• Directions for this task
The entries below contain a line with "obj.parent = empty" and a line with "SEAM_DEEP = 2.4 * MM". Quote exactly those two lines and all lines between them.

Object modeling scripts
────────────────
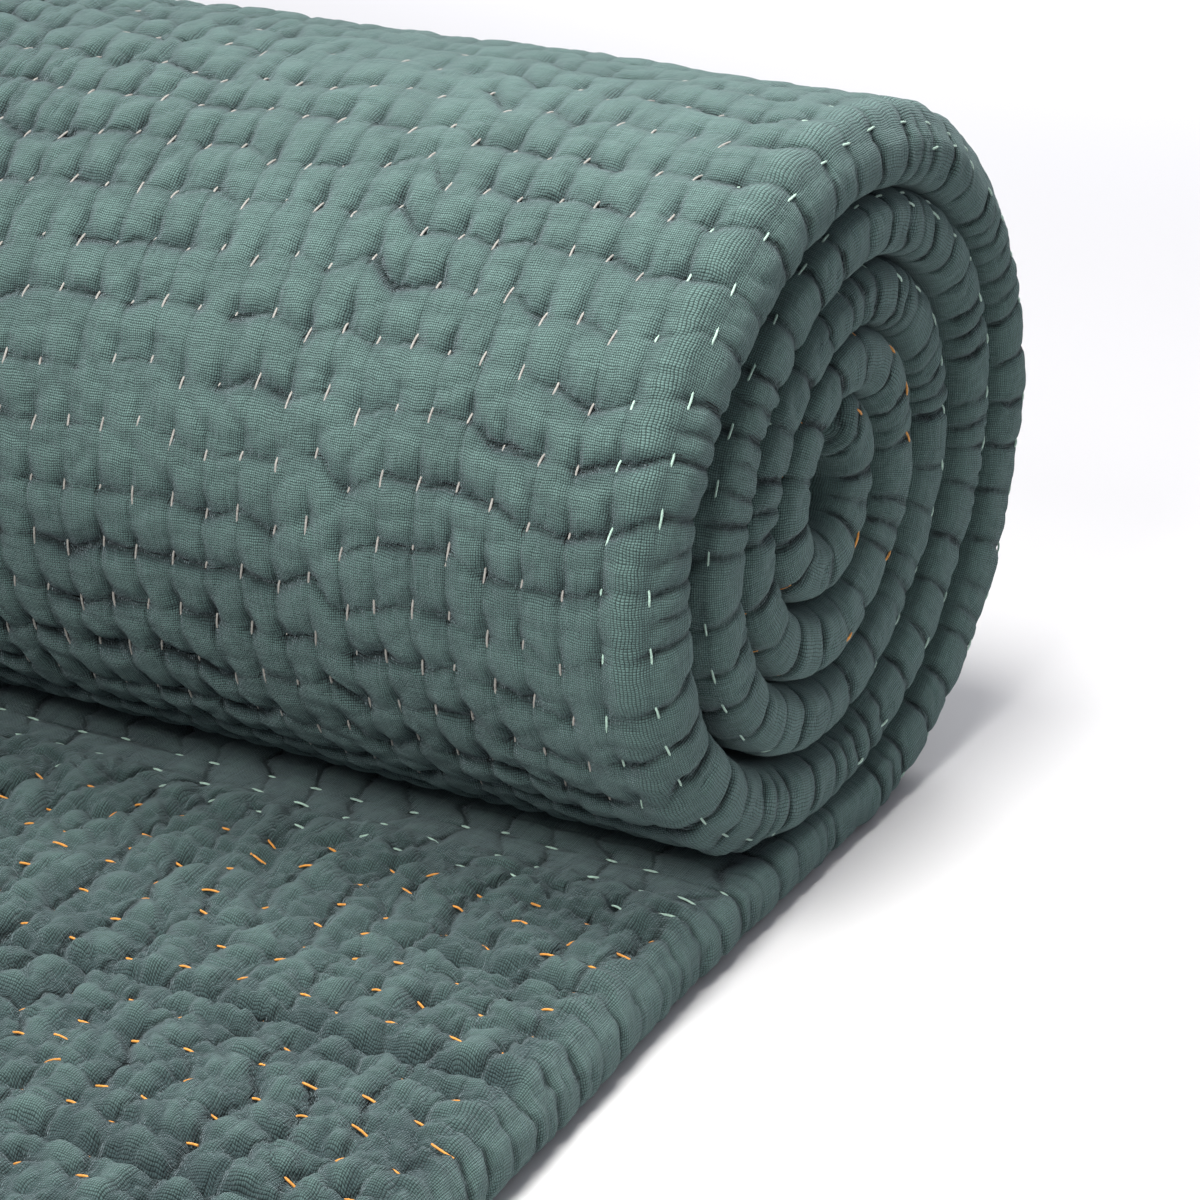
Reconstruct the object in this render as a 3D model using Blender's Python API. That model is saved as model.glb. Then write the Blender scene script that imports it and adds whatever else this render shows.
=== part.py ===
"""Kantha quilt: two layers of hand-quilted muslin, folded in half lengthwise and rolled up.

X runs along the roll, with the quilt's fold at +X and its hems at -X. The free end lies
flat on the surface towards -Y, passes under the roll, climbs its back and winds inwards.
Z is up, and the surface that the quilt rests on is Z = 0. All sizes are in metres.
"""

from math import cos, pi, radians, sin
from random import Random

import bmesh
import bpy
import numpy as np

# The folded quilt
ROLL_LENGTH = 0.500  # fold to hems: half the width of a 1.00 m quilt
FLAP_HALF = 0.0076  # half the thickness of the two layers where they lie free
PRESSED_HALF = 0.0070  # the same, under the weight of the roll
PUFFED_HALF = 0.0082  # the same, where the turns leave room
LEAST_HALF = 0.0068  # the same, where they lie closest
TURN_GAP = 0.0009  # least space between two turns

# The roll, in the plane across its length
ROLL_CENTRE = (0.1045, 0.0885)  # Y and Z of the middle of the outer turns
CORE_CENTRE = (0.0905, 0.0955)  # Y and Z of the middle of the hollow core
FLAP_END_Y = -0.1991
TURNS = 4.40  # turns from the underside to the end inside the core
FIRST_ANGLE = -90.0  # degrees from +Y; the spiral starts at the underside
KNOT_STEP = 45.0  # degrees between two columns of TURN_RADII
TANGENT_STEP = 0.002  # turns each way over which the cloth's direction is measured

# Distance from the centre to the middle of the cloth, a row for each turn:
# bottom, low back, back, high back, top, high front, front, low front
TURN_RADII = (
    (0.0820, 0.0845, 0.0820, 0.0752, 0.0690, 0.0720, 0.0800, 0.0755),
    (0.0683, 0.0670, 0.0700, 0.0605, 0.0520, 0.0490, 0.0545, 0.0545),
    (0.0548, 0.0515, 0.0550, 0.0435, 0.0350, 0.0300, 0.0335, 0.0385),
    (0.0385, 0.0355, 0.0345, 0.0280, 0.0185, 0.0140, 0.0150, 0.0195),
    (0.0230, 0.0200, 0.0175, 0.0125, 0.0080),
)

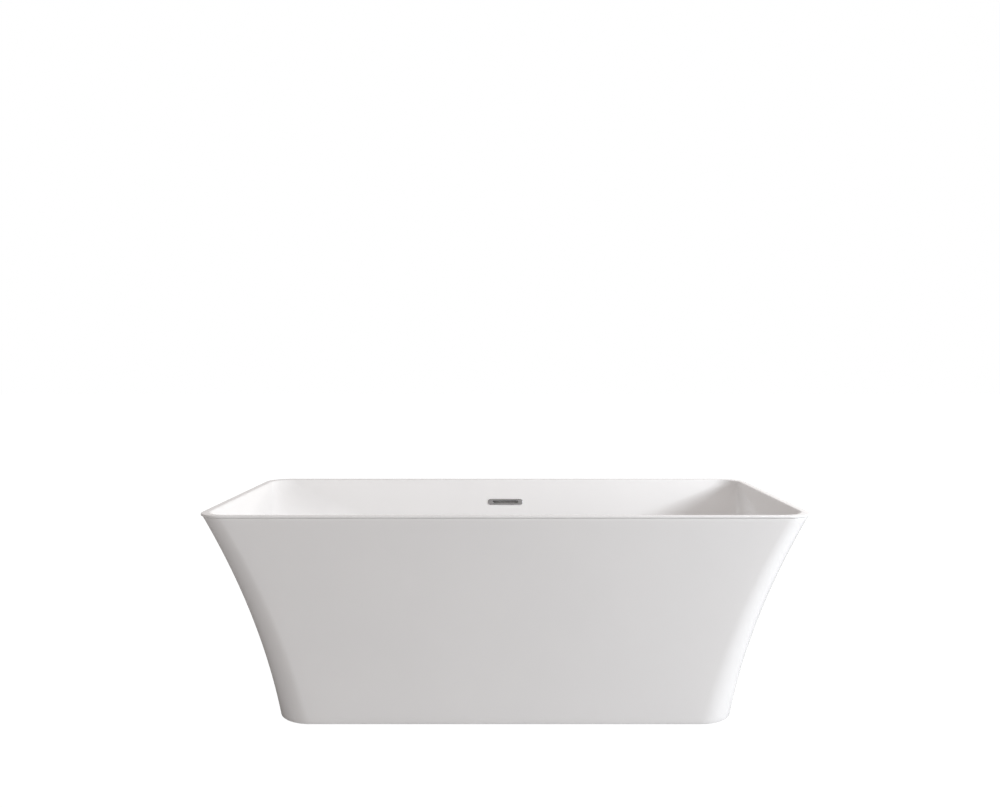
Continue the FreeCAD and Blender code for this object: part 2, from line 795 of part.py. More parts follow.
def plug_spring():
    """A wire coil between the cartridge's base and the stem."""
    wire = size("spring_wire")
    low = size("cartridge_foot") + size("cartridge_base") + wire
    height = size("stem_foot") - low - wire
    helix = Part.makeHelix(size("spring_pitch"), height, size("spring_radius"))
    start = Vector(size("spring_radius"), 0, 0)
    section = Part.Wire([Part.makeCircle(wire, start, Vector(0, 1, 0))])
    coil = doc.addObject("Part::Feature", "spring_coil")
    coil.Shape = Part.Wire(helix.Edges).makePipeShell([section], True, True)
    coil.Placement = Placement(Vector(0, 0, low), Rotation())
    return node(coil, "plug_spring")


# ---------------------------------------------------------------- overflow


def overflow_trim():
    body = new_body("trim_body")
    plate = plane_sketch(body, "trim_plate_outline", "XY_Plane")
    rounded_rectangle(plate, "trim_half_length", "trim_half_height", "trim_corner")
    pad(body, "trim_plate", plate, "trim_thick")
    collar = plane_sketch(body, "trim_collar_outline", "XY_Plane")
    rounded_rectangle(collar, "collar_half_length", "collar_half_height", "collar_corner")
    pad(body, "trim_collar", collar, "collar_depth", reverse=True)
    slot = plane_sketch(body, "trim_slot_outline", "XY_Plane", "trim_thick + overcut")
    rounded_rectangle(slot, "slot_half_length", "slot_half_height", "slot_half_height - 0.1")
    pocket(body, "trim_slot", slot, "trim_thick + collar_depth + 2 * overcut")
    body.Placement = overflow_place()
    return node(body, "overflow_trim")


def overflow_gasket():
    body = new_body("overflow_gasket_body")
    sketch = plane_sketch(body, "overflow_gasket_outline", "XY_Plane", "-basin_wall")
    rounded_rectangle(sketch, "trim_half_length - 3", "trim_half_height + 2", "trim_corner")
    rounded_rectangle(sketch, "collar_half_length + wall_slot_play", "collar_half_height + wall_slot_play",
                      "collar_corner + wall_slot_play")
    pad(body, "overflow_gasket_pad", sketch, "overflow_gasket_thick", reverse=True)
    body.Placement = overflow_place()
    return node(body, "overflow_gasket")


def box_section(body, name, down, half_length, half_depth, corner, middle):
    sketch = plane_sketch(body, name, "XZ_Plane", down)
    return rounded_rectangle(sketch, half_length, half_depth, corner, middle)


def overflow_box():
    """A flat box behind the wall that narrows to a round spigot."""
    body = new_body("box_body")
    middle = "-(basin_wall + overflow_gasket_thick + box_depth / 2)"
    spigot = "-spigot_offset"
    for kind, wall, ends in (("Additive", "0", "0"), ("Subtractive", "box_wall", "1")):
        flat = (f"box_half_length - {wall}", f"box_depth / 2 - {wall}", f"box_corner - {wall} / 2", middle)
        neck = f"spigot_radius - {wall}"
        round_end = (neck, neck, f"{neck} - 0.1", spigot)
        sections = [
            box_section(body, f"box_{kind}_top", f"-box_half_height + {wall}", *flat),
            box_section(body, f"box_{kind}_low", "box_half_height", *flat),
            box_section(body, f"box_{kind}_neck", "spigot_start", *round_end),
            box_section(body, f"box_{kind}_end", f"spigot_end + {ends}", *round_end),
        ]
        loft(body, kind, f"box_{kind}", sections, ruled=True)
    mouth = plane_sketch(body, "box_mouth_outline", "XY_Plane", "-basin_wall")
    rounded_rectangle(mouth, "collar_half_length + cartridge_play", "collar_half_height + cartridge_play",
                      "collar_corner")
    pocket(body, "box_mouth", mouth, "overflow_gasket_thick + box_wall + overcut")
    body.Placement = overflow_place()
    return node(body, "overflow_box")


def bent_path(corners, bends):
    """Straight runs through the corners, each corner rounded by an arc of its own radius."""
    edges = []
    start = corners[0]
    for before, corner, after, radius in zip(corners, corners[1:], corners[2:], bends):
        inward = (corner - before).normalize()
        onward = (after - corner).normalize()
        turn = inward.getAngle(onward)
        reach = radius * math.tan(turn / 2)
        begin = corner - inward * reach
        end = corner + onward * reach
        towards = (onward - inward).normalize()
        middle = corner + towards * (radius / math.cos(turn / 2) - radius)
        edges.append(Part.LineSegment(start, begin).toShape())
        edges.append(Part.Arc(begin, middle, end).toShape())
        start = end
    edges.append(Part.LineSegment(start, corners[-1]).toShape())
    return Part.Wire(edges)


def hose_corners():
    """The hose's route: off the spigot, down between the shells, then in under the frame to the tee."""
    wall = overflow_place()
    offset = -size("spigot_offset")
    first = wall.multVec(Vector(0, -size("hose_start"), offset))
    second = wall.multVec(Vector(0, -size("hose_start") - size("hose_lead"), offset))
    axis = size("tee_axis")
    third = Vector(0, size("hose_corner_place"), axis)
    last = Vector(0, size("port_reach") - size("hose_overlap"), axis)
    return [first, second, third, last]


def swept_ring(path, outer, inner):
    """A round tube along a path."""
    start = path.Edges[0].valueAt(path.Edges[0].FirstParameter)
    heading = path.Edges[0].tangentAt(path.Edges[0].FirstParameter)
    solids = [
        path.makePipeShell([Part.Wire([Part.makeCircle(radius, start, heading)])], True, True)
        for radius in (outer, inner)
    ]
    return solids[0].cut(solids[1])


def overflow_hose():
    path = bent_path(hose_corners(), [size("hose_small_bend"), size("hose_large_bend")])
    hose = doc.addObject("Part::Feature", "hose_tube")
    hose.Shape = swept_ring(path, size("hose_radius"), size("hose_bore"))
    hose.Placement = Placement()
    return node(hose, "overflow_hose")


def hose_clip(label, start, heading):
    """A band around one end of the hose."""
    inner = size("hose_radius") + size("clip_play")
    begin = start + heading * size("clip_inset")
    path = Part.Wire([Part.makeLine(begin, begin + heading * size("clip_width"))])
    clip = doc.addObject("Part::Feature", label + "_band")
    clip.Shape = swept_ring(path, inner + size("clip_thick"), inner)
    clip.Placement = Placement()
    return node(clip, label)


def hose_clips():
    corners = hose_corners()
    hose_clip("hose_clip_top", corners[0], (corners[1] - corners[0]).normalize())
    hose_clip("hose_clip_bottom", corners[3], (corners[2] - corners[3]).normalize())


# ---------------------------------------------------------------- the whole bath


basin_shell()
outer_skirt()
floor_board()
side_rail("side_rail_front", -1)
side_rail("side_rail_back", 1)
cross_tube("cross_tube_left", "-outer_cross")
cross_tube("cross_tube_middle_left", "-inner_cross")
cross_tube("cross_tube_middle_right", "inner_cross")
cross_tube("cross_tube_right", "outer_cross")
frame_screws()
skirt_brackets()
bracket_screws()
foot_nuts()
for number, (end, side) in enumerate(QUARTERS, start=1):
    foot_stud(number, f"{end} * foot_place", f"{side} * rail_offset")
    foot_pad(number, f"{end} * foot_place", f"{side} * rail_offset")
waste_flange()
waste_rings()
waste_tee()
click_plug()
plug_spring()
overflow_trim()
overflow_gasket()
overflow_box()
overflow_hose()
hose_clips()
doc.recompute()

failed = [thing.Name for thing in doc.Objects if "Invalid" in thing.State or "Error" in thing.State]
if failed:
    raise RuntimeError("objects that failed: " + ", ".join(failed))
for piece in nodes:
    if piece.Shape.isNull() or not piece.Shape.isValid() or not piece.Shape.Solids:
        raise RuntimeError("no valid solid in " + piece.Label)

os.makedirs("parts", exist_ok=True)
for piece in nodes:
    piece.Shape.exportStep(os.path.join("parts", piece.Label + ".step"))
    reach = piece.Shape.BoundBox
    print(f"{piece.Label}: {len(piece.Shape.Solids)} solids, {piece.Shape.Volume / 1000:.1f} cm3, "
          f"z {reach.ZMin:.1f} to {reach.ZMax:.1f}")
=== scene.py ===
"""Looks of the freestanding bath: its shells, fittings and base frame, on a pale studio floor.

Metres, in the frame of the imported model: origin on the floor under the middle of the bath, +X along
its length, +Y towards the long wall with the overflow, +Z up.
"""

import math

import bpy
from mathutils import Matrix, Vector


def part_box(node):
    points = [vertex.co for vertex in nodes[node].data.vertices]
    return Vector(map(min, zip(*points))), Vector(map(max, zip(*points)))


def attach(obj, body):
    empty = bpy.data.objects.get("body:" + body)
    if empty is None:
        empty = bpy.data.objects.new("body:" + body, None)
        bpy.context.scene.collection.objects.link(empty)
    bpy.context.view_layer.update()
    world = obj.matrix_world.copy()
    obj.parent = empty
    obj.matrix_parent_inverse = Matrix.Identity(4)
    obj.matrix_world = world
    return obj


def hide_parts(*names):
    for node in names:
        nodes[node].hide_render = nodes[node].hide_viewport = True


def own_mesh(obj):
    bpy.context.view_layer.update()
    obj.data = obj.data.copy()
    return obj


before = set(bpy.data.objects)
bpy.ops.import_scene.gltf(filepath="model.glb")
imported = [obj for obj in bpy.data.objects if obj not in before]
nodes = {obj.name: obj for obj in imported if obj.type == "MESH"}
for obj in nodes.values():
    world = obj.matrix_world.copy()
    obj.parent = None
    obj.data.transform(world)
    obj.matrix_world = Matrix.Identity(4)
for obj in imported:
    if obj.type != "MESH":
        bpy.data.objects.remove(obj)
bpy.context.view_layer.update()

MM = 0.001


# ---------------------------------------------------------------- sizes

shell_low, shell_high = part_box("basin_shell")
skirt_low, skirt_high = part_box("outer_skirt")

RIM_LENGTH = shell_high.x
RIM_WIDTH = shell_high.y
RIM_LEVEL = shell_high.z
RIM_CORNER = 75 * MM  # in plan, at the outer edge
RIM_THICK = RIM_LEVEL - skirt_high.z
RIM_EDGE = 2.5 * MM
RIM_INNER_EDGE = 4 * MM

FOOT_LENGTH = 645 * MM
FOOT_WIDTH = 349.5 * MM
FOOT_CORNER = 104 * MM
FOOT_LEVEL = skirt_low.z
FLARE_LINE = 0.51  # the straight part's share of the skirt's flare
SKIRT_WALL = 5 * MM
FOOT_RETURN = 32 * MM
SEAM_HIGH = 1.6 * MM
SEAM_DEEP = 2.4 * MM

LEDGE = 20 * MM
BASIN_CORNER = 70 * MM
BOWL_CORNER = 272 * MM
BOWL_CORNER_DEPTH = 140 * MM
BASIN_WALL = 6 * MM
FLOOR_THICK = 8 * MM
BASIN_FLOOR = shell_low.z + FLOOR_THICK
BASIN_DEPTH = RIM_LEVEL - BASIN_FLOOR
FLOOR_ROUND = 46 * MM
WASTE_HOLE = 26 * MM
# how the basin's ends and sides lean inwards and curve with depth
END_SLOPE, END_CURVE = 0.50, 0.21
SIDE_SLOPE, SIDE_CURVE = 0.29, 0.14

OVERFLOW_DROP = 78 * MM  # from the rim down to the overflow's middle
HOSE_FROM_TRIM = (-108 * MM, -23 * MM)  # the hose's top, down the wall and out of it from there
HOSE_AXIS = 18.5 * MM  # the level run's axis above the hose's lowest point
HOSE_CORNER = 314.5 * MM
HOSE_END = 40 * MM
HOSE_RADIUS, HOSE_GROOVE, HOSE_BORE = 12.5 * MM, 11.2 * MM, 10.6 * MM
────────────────
• Written solution
    obj.parent = empty
    obj.matrix_parent_inverse = Matrix.Identity(4)
    obj.matrix_world = world
    return obj


def hide_parts(*names):
    for node in names:
        nodes[node].hide_render = nodes[node].hide_viewport = True


def own_mesh(obj):
    bpy.context.view_layer.update()
    obj.data = obj.data.copy()
    return obj


before = set(bpy.data.objects)
bpy.ops.import_scene.gltf(filepath="model.glb")
imported = [obj for obj in bpy.data.objects if obj not in before]
nodes = {obj.name: obj for obj in imported if obj.type == "MESH"}
for obj in nodes.values():
    world = obj.matrix_world.copy()
    obj.parent = None
    obj.data.transform(world)
    obj.matrix_world = Matrix.Identity(4)
for obj in imported:
    if obj.type != "MESH":
        bpy.data.objects.remove(obj)
bpy.context.view_layer.update()

MM = 0.001


# ---------------------------------------------------------------- sizes

shell_low, shell_high = part_box("basin_shell")
skirt_low, skirt_high = part_box("outer_skirt")

RIM_LENGTH = shell_high.x
RIM_WIDTH = shell_high.y
RIM_LEVEL = shell_high.z
RIM_CORNER = 75 * MM  # in plan, at the outer edge
RIM_THICK = RIM_LEVEL - skirt_high.z
RIM_EDGE = 2.5 * MM
RIM_INNER_EDGE = 4 * MM

FOOT_LENGTH = 645 * MM
FOOT_WIDTH = 349.5 * MM
FOOT_CORNER = 104 * MM
FOOT_LEVEL = skirt_low.z
FLARE_LINE = 0.51  # the straight part's share of the skirt's flare
SKIRT_WALL = 5 * MM
FOOT_RETURN = 32 * MM
SEAM_HIGH = 1.6 * MM
SEAM_DEEP = 2.4 * MM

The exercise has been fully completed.